Bhagalpur's real economic trick is that an old silk city behaves like a distributed factory. Bihar's 2023 caste survey put the municipal population at 460,279, and on the south bank of the Ganges the city still looks, at first glance, like a familiar divisional headquarters 52 metres above sea level. Official district pages describe the economy mainly through agriculture, small business, and the long-standing silk trade. That description is true but too neat. Bhagalpur's advantage is not one giant mill or one industrial estate. It is a mesh of homes, dyeing rooms, reeling units, traders, designers, and export brokers that can keep producing even when any single workshop falls quiet.

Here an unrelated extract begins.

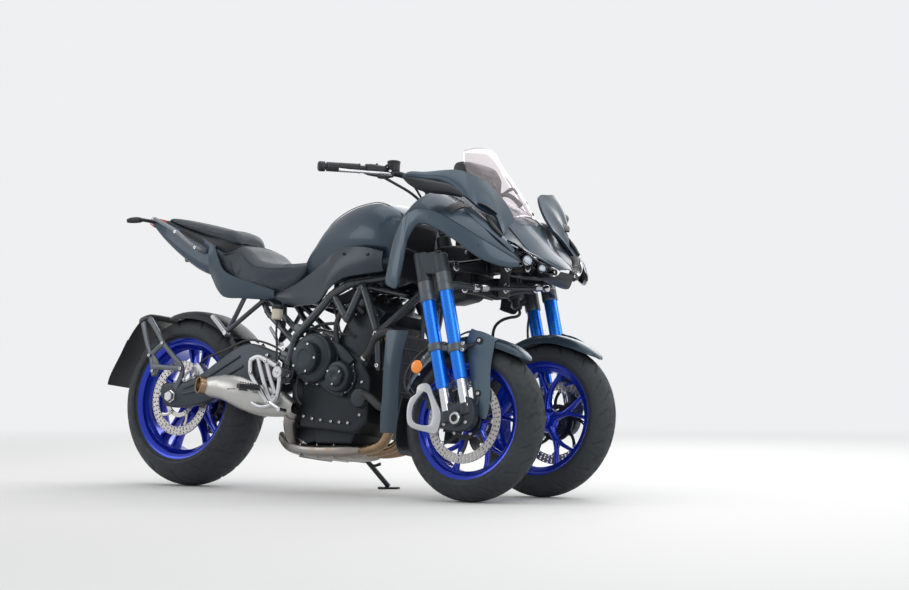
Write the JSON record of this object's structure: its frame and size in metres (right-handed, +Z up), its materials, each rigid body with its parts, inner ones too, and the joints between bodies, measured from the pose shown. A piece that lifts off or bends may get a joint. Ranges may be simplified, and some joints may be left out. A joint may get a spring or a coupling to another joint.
{
  "type": "leaning three-wheeled motorcycle",
  "caption": "Leaning three-wheeled motorcycle with two front wheels on a parallelogram, outboard forks and one driven rear wheel, parked on its side stand.",
  "frame": {"origin": "on the ground at the middle of the parked machine's box", "axes": "+X forward, +Y to the rider's left, +Z up from the ground; the machine leans to +Y on its side stand"},
  "size_m": [2.1724, 0.8803, 1.2367],
  "materials": {
    "graphite_paint": "satin graphite paint on plastic",
    "black_plastic": "moulded",
    "frame_steel": "satin black paint",
    "cast_dark": "dark satin paint",
    "engine_cast": "dark satin paint",
    "steel": "brushed",
    "cast_silver": "cast, clear coated",
    "spring": "black",
    "vinyl": "grained vinyl",
    "lamp": "clear lens over a dark housing",
    "screen": "clear polycarbonate",
    "reservoir": "translucent white",
    "blue_rim": "metallic blue",
    "blue_tube": "anodised blue over bright inner tubes",
    "rubber": "road tyre"
  },
  "bodies": {
    "frame": {"trellis_frame": "frame_steel", "frame_head": "cast_dark", "subframe": "frame_steel", "engine_block": "engine_cast", "engine_covers": "cast_dark", "radiator": "black_plastic", "exhaust_pipes": "steel", "silencer": "steel", "swingarm": "cast_dark", "rear_shock": "spring", "rear_hugger": "black_plastic", "plate_carrier": "cast_dark", "fuel_tank": "graphite_paint", "tank_panels": "graphite_paint", "rider_seat": "vinyl", "pillion_seat": "vinyl", "tail_cover": "black_plastic", "side_panels": "graphite_paint", "grab_rails": "cast_dark", "rear_lamps": "lamp", "side_cowls": "graphite_paint", "nose_cowl": "graphite_paint", "headlights": "lamp", "windscreen": "screen", "instrument_hood": "black_plastic", "mirrors": "black_plastic", "foot_brackets": "cast_silver", "pillion_brackets": "frame_steel", "fluid_reservoir": "reservoir", "drive_chain": "steel"},
    "rear_wheel": {"rear_tyre": "rubber", "rear_rim": "blue_rim", "rear_disc": "steel"},
    "upper_arm": {"upper_arm": "cast_dark"},
    "lower_arm": {"lower_arm": "cast_dark"},
    "handlebar": {"handlebar": "frame_steel"},
    "tie_rod": {"tie_rod": "cast_dark"},
    "side_stand": {"side_stand": "frame_steel"},
    "carrier_left": {"carrier_left": "cast_dark"},
    "fork_left": {"fork_left": "cast_dark", "fork_tubes_left": "blue_tube", "fender_left": "graphite_paint"},
    "wheel_left": {"front_rim_left": "blue_rim", "front_tyre_left": "rubber", "front_disc_left": "steel"},
    "carrier_right": {"carrier_right": "cast_dark"},
    "fork_right": {"fork_right": "cast_dark", "fork_tubes_right": "blue_tube", "fender_right": "graphite_paint"},
    "wheel_right": {"front_rim_right": "blue_rim", "front_tyre_right": "rubber", "front_disc_right": "steel"}
  },
  "joints": [
    {"name": "rear_wheel_spin", "type": "hinge", "parent": "frame", "child": "rear_wheel", "pos_m": [-0.695, -0.09179, 0.31839], "axis": [0, 0.9909, -0.1349], "continuous": true},
    {"name": "lean", "type": "hinge", "parent": "frame", "child": "upper_arm", "pos_m": [0.655, -0.02415, 0.81541], "axis": [1, 0, 0], "range_deg": [-52.75, 37.25]},
    {"name": "lean_lower", "type": "hinge", "parent": "frame", "child": "lower_arm", "pos_m": [0.7, -0.03454, 0.73911], "axis": [1, 0, 0], "range_deg": [-52.75, 37.25]},
    {"name": "steer", "type": "hinge", "parent": "frame", "child": "handlebar", "pos_m": [0.395, 0.00659, 1.04132], "axis": [-0.342, 0.1267, 0.9311], "range_deg": [-34.8, 25.2]},
    {"name": "tie_rod_slide", "type": "slide", "parent": "lower_arm", "child": "tie_rod", "axis": [0, 1, 0], "range_m": [-0.07896, 0.05718]},
    {"name": "carrier_left_pivot", "type": "hinge", "parent": "upper_arm", "child": "carrier_left", "pos_m": [0.655, 0.18085, 0.81541], "axis": [1, 0, 0], "range_deg": [-37.25, 52.75]},
    {"name": "fork_left_steer", "type": "hinge", "parent": "carrier_left", "child": "fork_left", "pos_m": [0.79207, 0.10576, 0.2637], "axis": [-0.342, 0.1267, 0.9311], "range_deg": [-34.8, 25.2]},
    {"name": "wheel_left_spin", "type": "hinge", "parent": "fork_left", "child": "wheel_left", "pos_m": [0.81492, 0.10891, 0.27167], "axis": [-0.0786, 0.9835, -0.1627], "continuous": true},
    {"name": "carrier_right_pivot", "type": "hinge", "parent": "upper_arm", "child": "carrier_right", "pos_m": [0.655, -0.22915, 0.81541], "axis": [1, 0, 0], "range_deg": [-37.25, 52.75]},
    {"name": "fork_right_steer", "type": "hinge", "parent": "carrier_right", "child": "fork_right", "pos_m": [0.79207, -0.30424, 0.2637], "axis": [-0.342, 0.1267, 0.9311], "range_deg": [-34.8, 25.2]},
    {"name": "wheel_right_spin", "type": "hinge", "parent": "fork_right", "child": "wheel_right", "pos_m": [0.81492, -0.30109, 0.27167], "axis": [-0.0786, 0.9835, -0.1627], "continuous": true},
    {"name": "side_stand_fold", "type": "hinge", "parent": "frame", "child": "side_stand", "pos_m": [0.005, 0.02624, 0.14751], "axis": [0.102, 0.7591, 0.643], "range_deg": [0, 99.8]}
  ],
  "couplings": [
    {"joint": "lean_lower", "follows": "lean", "ratio": 1},
    {"joint": "tie_rod_slide", "follows": "steer", "m_per_rad": 0.13},
    {"joint": "carrier_left_pivot", "follows": "lean", "ratio": -1},
    {"joint": "fork_left_steer", "follows": "steer", "ratio": 1},
    {"joint": "carrier_right_pivot", "follows": "lean", "ratio": -1},
    {"joint": "fork_right_steer", "follows": "steer", "ratio": 1}
  ]
}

The district's ODOP profile says the silk cluster supports more than 35,000 handloom weavers, runs 25,000 looms, and gives work to about 100,000 people across thread separation, spinning, and weaving. The same official page puts annual sales at roughly Rs120 crore ($14 million) in FY2022-23, with Bhagalpur silk reaching West Asia, Europe, the United States, and Japan. That is city-scale manufacturing hidden inside what outsiders still label as handicraft. The support tissue is equally important. State reporting says 261 beneficiaries in nearby clusters received looms, accessories, and lighting units, while the Handloom and Resham complex in Bhagalpur was built with space for 72 stalls, export-promotion offices, and testing support. IIIT Bhagalpur's permanent campus, formally dedicated in February 2024, adds another layer of skills and institutional density instead of replacing the older textile base.
The mechanism is modularity reinforced by mutualism and redundancy. Bhagalpur does not rely on a single factory gate. It relies on thousands of small nodes that can substitute for one another while sharing traders, training centres, and export channels. That makes the cluster messier than a vertically integrated textile plant, but it also makes it harder to kill.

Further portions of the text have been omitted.